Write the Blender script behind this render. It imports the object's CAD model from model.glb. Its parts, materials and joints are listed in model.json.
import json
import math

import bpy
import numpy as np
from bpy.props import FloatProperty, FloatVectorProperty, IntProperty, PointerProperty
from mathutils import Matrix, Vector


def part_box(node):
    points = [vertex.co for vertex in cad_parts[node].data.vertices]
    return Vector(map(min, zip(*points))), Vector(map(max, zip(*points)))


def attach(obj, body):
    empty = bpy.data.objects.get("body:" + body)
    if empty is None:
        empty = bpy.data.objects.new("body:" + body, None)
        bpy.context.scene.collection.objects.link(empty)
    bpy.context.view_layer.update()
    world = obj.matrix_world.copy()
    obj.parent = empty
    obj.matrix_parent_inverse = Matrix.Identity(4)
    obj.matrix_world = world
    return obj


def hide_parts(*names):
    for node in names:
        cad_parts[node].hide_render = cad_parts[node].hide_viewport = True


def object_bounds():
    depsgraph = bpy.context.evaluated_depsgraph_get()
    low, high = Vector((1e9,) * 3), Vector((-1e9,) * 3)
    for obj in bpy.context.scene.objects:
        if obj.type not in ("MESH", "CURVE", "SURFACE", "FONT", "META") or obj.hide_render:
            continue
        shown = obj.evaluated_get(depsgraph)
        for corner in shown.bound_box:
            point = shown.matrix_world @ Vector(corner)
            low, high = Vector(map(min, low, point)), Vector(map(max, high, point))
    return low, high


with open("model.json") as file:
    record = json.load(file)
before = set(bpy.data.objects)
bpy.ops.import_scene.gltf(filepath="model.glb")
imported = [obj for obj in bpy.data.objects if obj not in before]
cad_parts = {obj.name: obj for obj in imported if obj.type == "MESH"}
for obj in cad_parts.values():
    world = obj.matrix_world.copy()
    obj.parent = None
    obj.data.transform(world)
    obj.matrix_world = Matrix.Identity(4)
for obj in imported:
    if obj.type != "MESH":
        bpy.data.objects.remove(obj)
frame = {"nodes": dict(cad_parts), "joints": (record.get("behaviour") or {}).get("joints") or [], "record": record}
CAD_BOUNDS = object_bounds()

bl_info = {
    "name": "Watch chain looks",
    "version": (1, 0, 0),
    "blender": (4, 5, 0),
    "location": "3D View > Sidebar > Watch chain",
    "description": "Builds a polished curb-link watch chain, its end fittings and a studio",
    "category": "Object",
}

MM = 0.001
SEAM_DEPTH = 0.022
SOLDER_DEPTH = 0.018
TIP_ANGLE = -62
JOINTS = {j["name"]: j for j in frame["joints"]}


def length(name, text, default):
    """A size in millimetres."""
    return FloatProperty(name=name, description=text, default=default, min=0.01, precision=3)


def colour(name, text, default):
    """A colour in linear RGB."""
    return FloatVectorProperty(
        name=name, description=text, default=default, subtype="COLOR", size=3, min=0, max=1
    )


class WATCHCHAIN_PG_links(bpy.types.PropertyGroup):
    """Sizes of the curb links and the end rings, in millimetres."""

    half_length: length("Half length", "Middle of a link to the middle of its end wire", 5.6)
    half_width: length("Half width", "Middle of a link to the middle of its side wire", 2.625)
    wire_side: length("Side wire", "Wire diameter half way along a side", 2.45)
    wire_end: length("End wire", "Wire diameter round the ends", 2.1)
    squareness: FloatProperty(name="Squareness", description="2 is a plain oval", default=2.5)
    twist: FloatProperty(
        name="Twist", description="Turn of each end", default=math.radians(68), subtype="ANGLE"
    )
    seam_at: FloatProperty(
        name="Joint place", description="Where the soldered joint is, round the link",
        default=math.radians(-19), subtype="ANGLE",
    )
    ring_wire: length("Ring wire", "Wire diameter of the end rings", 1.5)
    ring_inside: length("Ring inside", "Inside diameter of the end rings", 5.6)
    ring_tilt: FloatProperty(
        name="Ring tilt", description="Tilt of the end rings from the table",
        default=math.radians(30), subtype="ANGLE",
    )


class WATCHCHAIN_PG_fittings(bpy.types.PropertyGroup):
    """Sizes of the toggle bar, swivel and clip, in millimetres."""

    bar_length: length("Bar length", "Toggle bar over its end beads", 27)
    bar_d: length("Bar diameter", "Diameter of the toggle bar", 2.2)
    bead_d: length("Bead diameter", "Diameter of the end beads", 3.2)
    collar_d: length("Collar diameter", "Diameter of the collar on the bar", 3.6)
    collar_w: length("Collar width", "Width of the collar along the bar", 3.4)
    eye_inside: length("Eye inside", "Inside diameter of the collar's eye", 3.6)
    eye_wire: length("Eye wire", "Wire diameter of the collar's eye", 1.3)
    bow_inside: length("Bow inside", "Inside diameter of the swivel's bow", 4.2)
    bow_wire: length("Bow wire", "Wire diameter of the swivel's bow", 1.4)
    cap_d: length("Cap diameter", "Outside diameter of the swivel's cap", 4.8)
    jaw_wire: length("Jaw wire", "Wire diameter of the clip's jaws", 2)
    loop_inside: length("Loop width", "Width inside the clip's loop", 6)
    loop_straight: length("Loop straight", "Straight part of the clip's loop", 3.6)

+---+

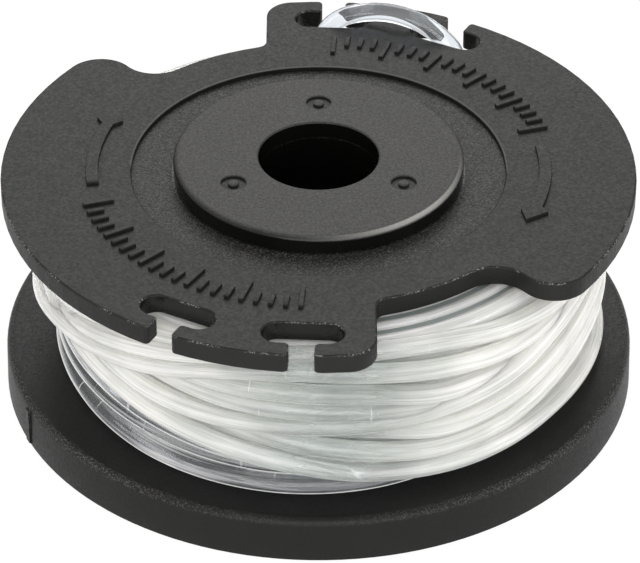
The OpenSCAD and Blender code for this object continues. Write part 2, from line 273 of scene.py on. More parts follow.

+---+

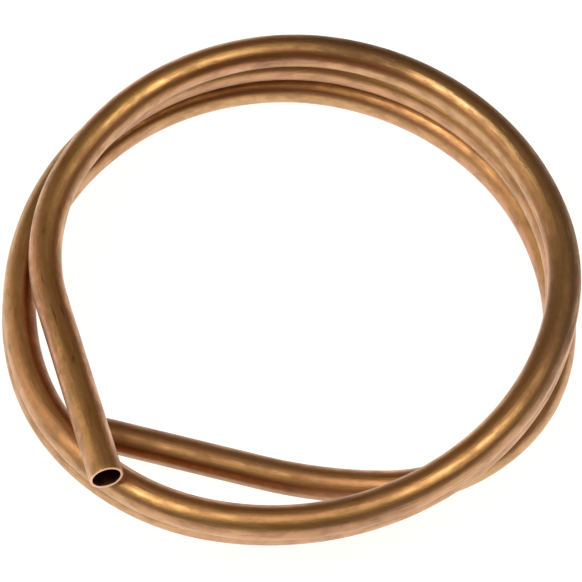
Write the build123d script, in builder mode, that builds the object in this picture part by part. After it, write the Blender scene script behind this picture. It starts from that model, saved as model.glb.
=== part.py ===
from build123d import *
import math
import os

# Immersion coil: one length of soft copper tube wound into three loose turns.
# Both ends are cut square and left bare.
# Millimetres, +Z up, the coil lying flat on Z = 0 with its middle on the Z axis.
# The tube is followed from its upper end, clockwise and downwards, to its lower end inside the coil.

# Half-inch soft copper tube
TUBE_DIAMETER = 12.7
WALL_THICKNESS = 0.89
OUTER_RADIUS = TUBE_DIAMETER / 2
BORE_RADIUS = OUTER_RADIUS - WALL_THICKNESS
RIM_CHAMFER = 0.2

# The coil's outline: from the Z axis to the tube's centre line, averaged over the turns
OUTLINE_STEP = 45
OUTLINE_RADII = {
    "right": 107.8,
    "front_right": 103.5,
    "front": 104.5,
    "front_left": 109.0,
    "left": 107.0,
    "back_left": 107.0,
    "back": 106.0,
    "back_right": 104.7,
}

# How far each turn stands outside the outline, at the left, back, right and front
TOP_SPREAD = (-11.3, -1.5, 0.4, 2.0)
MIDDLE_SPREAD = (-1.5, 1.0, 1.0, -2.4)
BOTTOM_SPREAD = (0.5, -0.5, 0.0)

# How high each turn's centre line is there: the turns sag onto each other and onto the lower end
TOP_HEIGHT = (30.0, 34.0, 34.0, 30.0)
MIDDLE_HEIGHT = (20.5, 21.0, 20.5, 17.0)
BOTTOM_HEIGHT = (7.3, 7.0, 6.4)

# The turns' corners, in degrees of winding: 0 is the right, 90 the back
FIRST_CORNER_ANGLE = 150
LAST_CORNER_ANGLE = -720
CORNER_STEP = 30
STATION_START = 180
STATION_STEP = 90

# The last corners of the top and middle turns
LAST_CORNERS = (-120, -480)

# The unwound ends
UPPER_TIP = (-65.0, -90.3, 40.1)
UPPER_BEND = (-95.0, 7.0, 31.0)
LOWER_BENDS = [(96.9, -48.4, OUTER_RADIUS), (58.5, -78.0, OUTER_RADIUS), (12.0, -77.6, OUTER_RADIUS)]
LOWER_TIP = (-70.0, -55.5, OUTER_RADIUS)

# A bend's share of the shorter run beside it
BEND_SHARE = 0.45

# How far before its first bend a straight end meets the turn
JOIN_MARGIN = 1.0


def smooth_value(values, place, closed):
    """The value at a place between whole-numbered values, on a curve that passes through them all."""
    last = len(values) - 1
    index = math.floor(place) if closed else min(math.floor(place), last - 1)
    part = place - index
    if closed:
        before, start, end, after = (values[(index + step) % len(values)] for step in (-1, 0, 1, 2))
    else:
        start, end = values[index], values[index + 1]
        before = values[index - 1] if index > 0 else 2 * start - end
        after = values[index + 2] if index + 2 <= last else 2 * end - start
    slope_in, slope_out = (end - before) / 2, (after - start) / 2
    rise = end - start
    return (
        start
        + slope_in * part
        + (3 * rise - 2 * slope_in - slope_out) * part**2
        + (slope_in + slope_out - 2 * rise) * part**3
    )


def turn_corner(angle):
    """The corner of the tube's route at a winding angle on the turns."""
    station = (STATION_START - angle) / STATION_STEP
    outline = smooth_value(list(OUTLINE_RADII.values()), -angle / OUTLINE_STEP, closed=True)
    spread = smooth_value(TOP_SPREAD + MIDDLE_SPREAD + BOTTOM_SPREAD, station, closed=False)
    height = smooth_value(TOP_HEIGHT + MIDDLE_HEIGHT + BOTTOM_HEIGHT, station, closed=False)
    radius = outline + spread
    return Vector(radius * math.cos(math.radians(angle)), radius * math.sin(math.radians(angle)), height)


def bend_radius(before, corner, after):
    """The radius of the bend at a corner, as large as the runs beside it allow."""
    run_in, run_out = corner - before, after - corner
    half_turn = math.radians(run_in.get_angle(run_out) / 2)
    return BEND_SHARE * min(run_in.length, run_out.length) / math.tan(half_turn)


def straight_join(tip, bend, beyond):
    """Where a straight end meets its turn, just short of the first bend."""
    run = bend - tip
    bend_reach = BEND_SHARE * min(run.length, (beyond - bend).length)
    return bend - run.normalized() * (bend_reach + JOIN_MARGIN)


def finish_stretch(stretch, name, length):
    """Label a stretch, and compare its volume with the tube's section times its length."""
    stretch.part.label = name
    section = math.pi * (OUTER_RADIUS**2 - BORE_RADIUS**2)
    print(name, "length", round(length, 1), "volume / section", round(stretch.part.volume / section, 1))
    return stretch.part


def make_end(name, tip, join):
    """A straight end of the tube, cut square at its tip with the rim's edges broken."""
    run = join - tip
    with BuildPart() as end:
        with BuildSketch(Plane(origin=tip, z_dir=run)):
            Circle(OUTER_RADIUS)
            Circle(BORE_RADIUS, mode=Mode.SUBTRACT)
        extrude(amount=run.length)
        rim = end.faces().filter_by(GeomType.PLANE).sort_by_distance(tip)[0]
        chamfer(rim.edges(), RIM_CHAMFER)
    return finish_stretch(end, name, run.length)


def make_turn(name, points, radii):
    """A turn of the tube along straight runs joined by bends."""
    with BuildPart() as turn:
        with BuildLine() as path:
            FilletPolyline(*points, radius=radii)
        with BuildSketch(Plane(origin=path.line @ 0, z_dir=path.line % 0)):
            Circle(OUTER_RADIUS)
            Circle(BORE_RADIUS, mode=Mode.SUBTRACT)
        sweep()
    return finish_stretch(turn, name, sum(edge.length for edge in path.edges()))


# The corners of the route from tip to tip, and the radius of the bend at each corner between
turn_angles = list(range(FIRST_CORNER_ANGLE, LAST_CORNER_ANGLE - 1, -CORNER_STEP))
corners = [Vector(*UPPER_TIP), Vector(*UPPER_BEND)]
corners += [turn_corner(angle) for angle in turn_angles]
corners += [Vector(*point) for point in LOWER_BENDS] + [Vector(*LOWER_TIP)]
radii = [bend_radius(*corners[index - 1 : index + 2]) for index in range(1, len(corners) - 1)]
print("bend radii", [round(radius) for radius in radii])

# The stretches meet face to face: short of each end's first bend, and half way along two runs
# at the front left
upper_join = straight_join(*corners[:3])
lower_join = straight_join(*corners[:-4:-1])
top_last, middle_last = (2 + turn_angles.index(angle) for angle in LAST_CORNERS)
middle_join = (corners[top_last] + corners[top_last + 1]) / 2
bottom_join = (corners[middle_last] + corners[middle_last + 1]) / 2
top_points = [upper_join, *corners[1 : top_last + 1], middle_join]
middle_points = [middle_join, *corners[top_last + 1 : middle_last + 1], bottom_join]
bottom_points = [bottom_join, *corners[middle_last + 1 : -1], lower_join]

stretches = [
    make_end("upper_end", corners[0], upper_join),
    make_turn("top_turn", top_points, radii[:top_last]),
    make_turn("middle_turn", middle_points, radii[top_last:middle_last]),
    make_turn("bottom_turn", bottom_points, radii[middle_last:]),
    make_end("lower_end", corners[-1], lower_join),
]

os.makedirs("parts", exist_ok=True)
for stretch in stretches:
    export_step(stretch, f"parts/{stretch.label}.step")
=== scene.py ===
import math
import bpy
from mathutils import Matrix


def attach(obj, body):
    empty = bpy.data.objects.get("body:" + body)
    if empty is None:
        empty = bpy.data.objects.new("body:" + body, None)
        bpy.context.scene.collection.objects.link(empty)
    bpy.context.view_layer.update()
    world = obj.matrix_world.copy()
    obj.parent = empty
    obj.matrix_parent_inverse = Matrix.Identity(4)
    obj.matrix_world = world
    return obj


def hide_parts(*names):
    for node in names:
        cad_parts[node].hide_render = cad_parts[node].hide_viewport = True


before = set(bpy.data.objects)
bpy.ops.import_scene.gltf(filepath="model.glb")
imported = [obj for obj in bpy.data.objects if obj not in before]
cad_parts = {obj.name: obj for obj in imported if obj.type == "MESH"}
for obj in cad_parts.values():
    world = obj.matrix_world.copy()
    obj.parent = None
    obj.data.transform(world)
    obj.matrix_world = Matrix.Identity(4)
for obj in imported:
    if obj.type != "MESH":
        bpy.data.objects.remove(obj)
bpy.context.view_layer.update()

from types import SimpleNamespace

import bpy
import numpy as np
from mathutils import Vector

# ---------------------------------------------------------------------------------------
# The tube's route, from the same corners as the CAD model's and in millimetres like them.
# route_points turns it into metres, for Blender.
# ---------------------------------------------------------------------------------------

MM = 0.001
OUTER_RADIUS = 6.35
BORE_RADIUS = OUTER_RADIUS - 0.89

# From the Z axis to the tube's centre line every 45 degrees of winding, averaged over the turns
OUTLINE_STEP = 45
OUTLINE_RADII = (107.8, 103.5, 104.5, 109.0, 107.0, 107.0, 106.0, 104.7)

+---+

- [EXERCISE REQUIREMENTS]: From the line with "Write the build123d" through the line with "# The tube is", set down every line exactly and nothing besides.

- [RESULT OF THIS EXERCISE]:
Write the build123d script, in builder mode, that builds the object in this picture part by part. After it, write the Blender scene script behind this picture. It starts from that model, saved as model.glb.
=== part.py ===
from build123d import *
import math
import os

# Immersion coil: one length of soft copper tube wound into three loose turns.
# Both ends are cut square and left bare.
# Millimetres, +Z up, the coil lying flat on Z = 0 with its middle on the Z axis.
# The tube is followed from its upper end, clockwise and downwards, to its lower end inside the coil.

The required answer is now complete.